Muitos outros ‘especialistas’trabalham nesta matéria. Zbigniew Brzezinski, no seu livro ‘O Grande Tabuleiro de Xadrez’, de 1997, fornece fundamentações geoestratégicas para o imperialismo dos EUA, tendo como alvo central aquilo a que ele chama ‘os Balcãs Euroasiáticos’, indo das margens do Mar Negro às fronteiras da China, com Cáucaso e Cáspio no coração. Na conferência de imprensa em Paris para a apresentação da obra , em 1998, um jornalista pediu-lhe para explicar o ‘paradoxo’ de a sua doutrina por ser tão ‘pragmática e impregnada de realpolitik’ enquanto ele teria sido um destacado ‘defensor dos Direitos do Homem’. Descarado, Brzezinski esclareceu : ‘Elaborei essa doutrina(...) porque era a melhor maneira de desestabilizar a URSS. E funcionou. ‘ Descarado, deu um exemplo de como não se limitava a belas palavras sobre os Direitos do Homem mas sabia também fazer o trabalho sujo. Contou como a CIA começou a fornecer armas aos contrarevolucionários afegãos em meados de 1979, seis meses antes que a URSS acedesse aos pedidos de ajuda do Governo do Afeganistão. E rematou : ‘Nós não obrigamos os russos a intervir, mas conscientemente tornamos essa intervenção mais provável . Esta operação clandestina foi uma excelente idéia. Teve como efeito atrair os russos para a armadilha afegã.’ Quantas outras armadilhas se estão tecendo ?!

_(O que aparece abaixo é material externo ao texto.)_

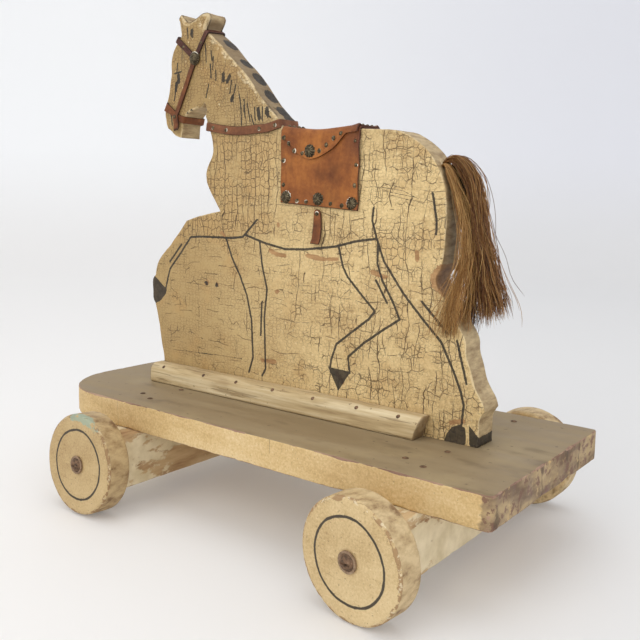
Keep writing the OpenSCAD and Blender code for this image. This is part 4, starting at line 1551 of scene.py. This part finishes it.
def stage_material():
    """Warm pale floor, cooler wall, both painted a little darker on the camera's right as painted
    shade, and glowing faintly as painted light.
    """
    g = Graph("pale_backdrop", 0.75)
    x, y, z = g.xyz()
    # painted shade: the colours fall off towards the camera's right
    across = x * -0.793 + y * -0.609
    floor = g.mix(g.step(across, -0.35, 0.45), (0.775, 0.752, 0.725, 1), (0.672, 0.66, 0.645, 1))
    wall = g.mix(g.step(across, -1.0, 1.4), (0.88, 0.88, 0.875, 1), (0.70, 0.70, 0.735, 1))
    far = g.step(g.math("SQRT", x * x + y * y), 0.7, 2.0)
    # painted light: floor and wall glow faintly, a little more far out, which also lightens the
    # shadows under the toy
    g.bsdf.inputs["Emission Color"].default_value = (0.93, 0.96, 1.0, 1)
    g.link(far * 0.01 + 0.12, g.bsdf.inputs["Emission Strength"])
    return g.finish(g.mix(g.step(z, 0.0, 0.5), floor, wall))


def build_stage():
    """A pale floor that turns up into a wall all round, far from the toy."""
    flat, curve, tall = 1.9, 0.9, 2.4
    profile = [(0, 0), (0.5, 0), (1.1, 0), (flat, 0)]
    profile += [(flat + curve * sin(a), curve - curve * cos(a)) for a in
                [radians(k * 9) for k in range(1, 11)]]
    profile.append((flat + curve, tall))
    segments = 96
    verts = [(0, 0, 0)]
    for r, h in profile[1:]:
        for i in range(segments):
            a = 2 * pi * i / segments
            verts.append((r * cos(a), r * sin(a), h))
    faces = [(0, 1 + i, 1 + (i + 1) % segments) for i in range(segments)]
    for k in range(len(profile) - 2):
        for i in range(segments):
            j = (i + 1) % segments
            a, b = 1 + k * segments, 1 + (k + 1) * segments
            faces.append((a + i, b + i, b + j, a + j))
    obj = mesh("floor", verts, faces, stage_material())


def area_light(name, at, aim, size, power, colour=(1, 1, 1)):
    data = bpy.data.lights.new(name, "AREA")
    data.shape = "DISK"
    data.size = size
    data.energy = power
    data.color = colour
    obj = bpy.data.objects.new(name, data)
    bpy.context.scene.collection.objects.link(obj)
    obj.location = at
    obj.rotation_euler = (Vector(aim) - Vector(at)).to_track_quat("-Z", "Y").to_euler()
    return obj


build_stage()
area_light("key", (0.12, 1.6, 1.35), (-0.05, 0, 0.12), 1.3, 8.5, (1, 0.985, 0.955))
area_light("top", (-0.1, 0.1, 2.3), (0, 0, 0), 1.8, 8, (1, 1, 1))
area_light("fill", (-1.6, 0.8, 0.8), (0, 0, 0.2), 1.5, 5, (0.96, 0.98, 1))

world = bpy.data.worlds.new("studio")
bpy.context.scene.world = world
world.use_nodes = True
world.node_tree.nodes["Background"].inputs[0].default_value = (0.96, 0.975, 1.0, 1)
world.node_tree.nodes["Background"].inputs[1].default_value = 0.82

cam_data = bpy.data.cameras.new("camera")
cam_data.sensor_width = 36
cam_data.lens = 1.25578125 * cam_data.sensor_width
cam_data.clip_start = 0.01
cam = bpy.data.objects.new("camera", cam_data)
bpy.context.scene.collection.objects.link(cam)
right = Vector((-0.79326, -0.60860, 0.01855))
up = Vector((0.10822, -0.11095, 0.98792))
back = Vector((-0.59919, 0.78568, 0.15387))
cam.matrix_world = Matrix.Translation((-0.43836, 0.53730, 0.27118)) @ Matrix(
    (right, up, back)).transposed().to_4x4()
bpy.context.scene.camera = cam
bpy.context.scene.view_settings.view_transform = "Standard"
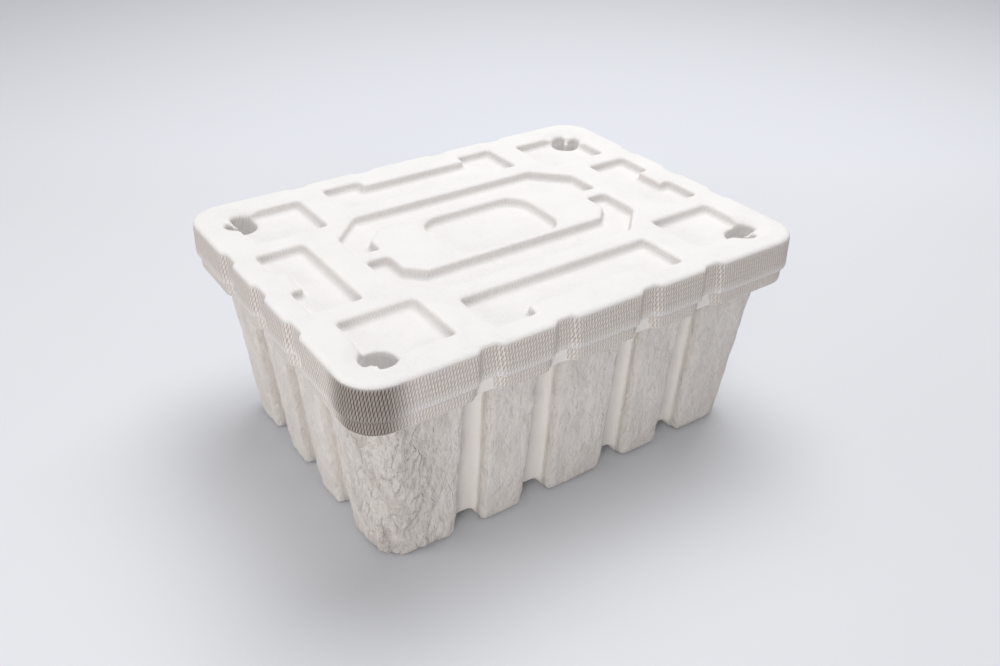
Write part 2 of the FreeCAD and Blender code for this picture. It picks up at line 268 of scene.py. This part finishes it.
# %% [markdown]
# ## Where each texture goes
#
# The screen prints its slots on the rim, the legs dry flaky, and the lid's panel is pressed flat.
# A material for each area would show a seam where two meet. So each shell has one material, and
# three numbers at each vertex say how much of each texture it gets there:
#
# - `imprint`: the print of slots, on the skirt, the lip and the steep walls of the lid's pockets;
# - `flake`: the flakes, on the outside of the legs, and most of all on one corner leg, with painted
#   shade that greys them;
# - `shade`: painted shade on the rim at the corner above that leg, darkest in its slots.

# %% Three numbers for each vertex
WORN_CORNER = np.array([-HALF_LENGTH, -HALF_WIDTH])
WORN_AND_SHADED_RIM = (20 * MM, 44 * MM)
WORN_LEG = (45 * MM, 95 * MM)
LEG_CORNER = 27 * MM
LEG_LEVELS = (25 * MM, 125 * MM)
LIP_BAND = 8 * MM
CUP_MOUTH = 9 * MM


def near_worn_corner(points, inner, outer):
    """1 within inner of the worn corner, 0 beyond outer."""
    distance = np.hypot(*(points[:, :2] - WORN_CORNER).T)
    return 1 - smooth_step(inner, outer, distance)


def leg_reach(points, level, axis):
    """How far the legs reach along x or y at a level."""
    slab = np.abs(points[:, 2] - level) < TRAY_GRID
    return np.abs(points[slab, axis]).max()


def leg_depth(points):
    """How far each point of the tray lies inside the slanted outline that the legs share."""
    low, high = LEG_LEVELS
    share = (points[:, 2] - low) / (high - low)
    reach_x = leg_reach(points, low, 0) * (1 - share) + leg_reach(points, high, 0) * share
    reach_y = leg_reach(points, low, 1) * (1 - share) + leg_reach(points, high, 1) * share
    return outline_depth(points, reach_x, reach_y, LEG_CORNER)


def keep_numbers(mesh, **numbers):
    """Writes named numbers to the vertices of a mesh."""
    for name, values in numbers.items():
        layer = mesh.attributes.new(name, "FLOAT", "POINT")
        layer.data.foreach_set("value", values.astype(np.float32))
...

Estes casos ficam em geral no segredo dos deuses : trata-se de ‘alta política’, não para consumo dos simples mortais. Por isso, a barragem de condicionamento ideológico sobre o ‘direito à autodeterminação’, o ‘ direito de ingerência humanitária’, os ‘direitos do Homem’, se torna uma litania interminável, adequadamente teorizada e ilustrada mediaticamente por imagens de horror . Tal lavagem ao cérebro serve às mil maravilhas os velhos/novos apetites do grande capital e da força político-militar imperialista que o serve. É imprescindível denunciar os seus mentores originais: para que não abusem da nossa razão e do nosso coração. As vítimas são os povos. E os povos zangam-se.

NOTA:  Revisado para o portugues do Brasil.